-- Description of the task --
Up to and including the line containing "SOLID_BOX = object_bounds()", please reproduce the lines of the listing below, starting from the top.

[Records contained in a dataset]
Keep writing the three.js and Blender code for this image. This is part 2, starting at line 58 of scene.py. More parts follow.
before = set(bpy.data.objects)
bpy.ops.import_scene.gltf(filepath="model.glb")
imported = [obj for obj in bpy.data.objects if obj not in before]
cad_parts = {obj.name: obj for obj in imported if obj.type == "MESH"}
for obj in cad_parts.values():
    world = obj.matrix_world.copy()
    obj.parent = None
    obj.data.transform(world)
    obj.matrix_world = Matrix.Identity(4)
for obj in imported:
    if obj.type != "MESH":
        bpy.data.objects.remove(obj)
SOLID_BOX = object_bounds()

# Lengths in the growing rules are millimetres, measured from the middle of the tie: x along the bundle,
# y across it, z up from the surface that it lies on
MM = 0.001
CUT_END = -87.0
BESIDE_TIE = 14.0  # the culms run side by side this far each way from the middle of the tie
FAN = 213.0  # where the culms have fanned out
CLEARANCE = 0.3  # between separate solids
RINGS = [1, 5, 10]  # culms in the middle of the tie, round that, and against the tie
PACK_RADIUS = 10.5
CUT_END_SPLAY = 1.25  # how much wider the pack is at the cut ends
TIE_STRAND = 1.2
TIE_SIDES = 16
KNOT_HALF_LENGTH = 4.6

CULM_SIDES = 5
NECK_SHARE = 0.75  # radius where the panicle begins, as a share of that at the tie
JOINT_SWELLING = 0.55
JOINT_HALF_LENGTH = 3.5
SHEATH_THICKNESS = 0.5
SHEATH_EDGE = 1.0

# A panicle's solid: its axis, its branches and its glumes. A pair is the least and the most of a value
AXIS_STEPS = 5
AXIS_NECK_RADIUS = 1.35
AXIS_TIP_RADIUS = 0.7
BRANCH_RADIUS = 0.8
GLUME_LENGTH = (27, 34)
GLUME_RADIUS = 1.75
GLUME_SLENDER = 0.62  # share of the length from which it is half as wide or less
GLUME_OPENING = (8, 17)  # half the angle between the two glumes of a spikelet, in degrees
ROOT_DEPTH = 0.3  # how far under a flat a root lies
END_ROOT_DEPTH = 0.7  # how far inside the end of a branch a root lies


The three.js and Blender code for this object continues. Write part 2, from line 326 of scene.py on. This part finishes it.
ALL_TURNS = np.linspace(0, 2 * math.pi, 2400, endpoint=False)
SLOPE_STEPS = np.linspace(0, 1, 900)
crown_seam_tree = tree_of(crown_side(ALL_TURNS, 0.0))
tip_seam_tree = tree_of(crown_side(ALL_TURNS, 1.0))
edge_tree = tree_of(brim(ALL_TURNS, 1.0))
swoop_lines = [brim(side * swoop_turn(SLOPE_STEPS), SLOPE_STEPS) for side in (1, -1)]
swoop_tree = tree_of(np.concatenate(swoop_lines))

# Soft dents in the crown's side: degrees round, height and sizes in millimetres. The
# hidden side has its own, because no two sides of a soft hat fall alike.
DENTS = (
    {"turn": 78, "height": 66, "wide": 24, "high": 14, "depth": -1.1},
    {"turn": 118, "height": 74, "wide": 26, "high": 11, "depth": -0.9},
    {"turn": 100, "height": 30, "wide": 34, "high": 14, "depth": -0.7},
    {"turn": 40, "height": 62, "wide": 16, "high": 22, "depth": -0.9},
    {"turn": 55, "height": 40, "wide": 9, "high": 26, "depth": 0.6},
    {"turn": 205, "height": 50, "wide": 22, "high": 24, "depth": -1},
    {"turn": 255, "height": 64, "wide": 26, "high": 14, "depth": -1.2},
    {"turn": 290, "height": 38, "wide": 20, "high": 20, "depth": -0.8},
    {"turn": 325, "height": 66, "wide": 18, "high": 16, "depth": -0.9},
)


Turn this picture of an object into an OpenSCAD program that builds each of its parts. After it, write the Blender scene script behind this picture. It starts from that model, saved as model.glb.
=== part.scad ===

-- Completed exercise --
Keep writing the three.js and Blender code for this image. This is part 2, starting at line 58 of scene.py. More parts follow.
before = set(bpy.data.objects)
bpy.ops.import_scene.gltf(filepath="model.glb")
imported = [obj for obj in bpy.data.objects if obj not in before]
cad_parts = {obj.name: obj for obj in imported if obj.type == "MESH"}
for obj in cad_parts.values():
    world = obj.matrix_world.copy()
    obj.parent = None
    obj.data.transform(world)
    obj.matrix_world = Matrix.Identity(4)
for obj in imported:
    if obj.type != "MESH":
        bpy.data.objects.remove(obj)
SOLID_BOX = object_bounds()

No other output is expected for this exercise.